Warning of ‘extremist’ Corbyn, UK minister recalls father’s escape from Nazis
Brexit secretary Dominic Raab vows to fight anti-Semitism, says Labour leader and his ‘gang’ must by ‘driven back to the margins’
A cabinet minister from Britain’s ruling Conservatives on Monday recalled Nazi Germany’s persecution of Europe’s Jews, including his own father, as he highlighted anti-Semitism in the rival Labour party under Jeremy Corbyn.
Dominic Raab, who as secretary of state for exiting the European Union is responsible for overseeing the so-called Brexit process, discussed in an address to the Conservative Party annual conference the need to confront racism. His comments drew a 45-second standing ovation.
Corbyn has faced accusations — including from lawmakers within his own faction — that he has not done enough to confront alleged deep-rooted anti-Semitism in the party. He has also been accused of harboring anti-Semitic sentiments himself.
“I say to Labour: You’d be surprised how many British people take this personally,” Raab said at the conference in Birmingham, according to The Times. “They know things that you choose to forget. Eighty years ago, 1938, Nazi Germany invaded Czechoslovakia. The lucky few fled, some of them to Britain.

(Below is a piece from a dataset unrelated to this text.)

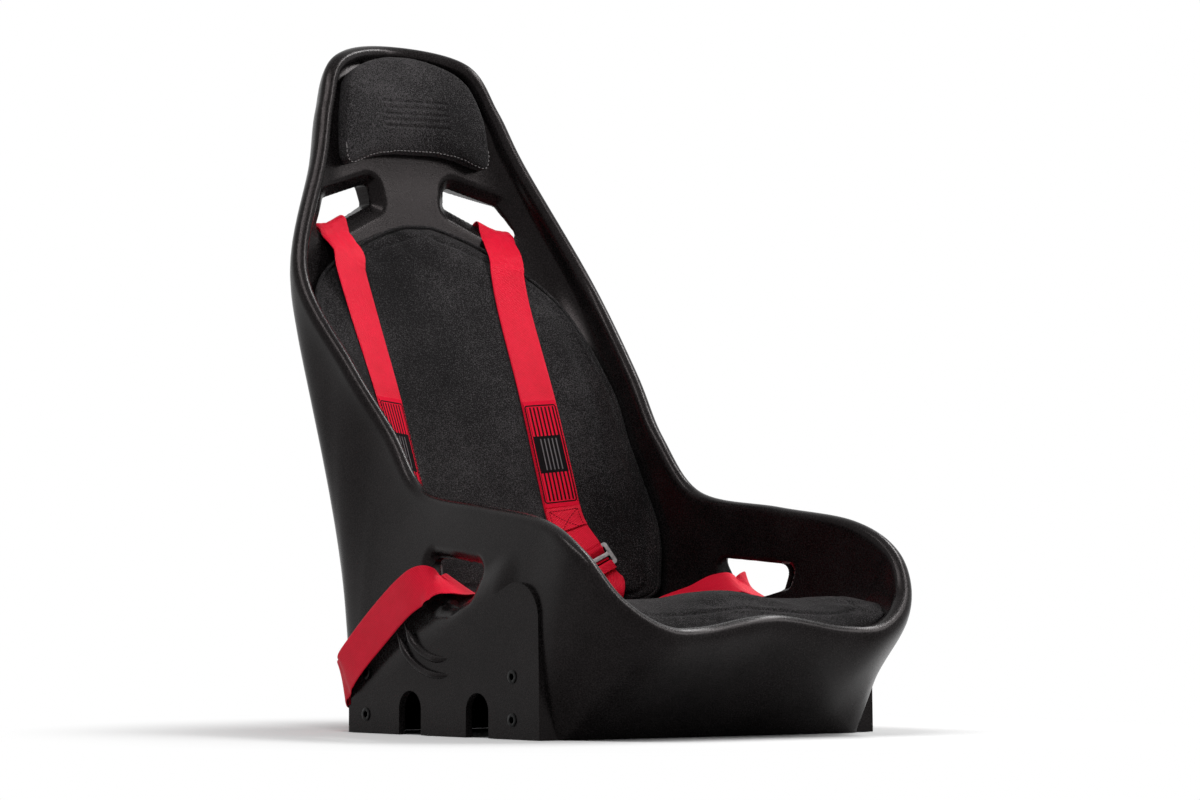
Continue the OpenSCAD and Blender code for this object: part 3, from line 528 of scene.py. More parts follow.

“One Jewish family arrived in England with a little boy called Peter,” he continued. “He was six years old and he spoke no English. That little boy grew up knowing that his grandmother, grandfather, most of his relatives, the loved ones left behind, had been systematically murdered for no other reason than that they were Jews.
“He never forgot what had happened to his family. That little boy was my father and I will honor his memory by fighting the scourge of antisemitism and racism until my last breath.
“None of us can rest until Corbyn, McDonnell and their extremist gang have been driven back to the margins where they belong,” he said, referring to top Labour MP John McDonnell.
Raad told the gathering that Labour operatives were using tools of “intimidation, fanaticism, and scapegoating, especially against Jews.”
“The cozying up to Holocaust deniers and terrorists,” he continued, “the casual equation of Jews with the Israeli government, the vicious abuse leveled at their own Jewish MPs — that a once great mainstream party could stoop so low is a stain on Britain.”
The Labour leader has in the past been criticized for calling terror groups Hamas and Hezbollah “friends” when inviting members for a parliamentary meeting in 2009. He later downplayed the comment and said he regretted using the term.
Last month, Corbyn insisted he was not an anti-Semite, but refused to apologize for a series of incidents involving him and other party members that have drawn accusations of rampant anti-Semitism and anti-Israel sentiment.
The crisis over anti-Semitism in the Labour Party has caused a major schism within its ranks and led Jews to express fears over their future in the country.
Britain’s former chief rabbi, Lord (Jonathan) Sacks, has branded Corbyn a dangerous anti-Semite.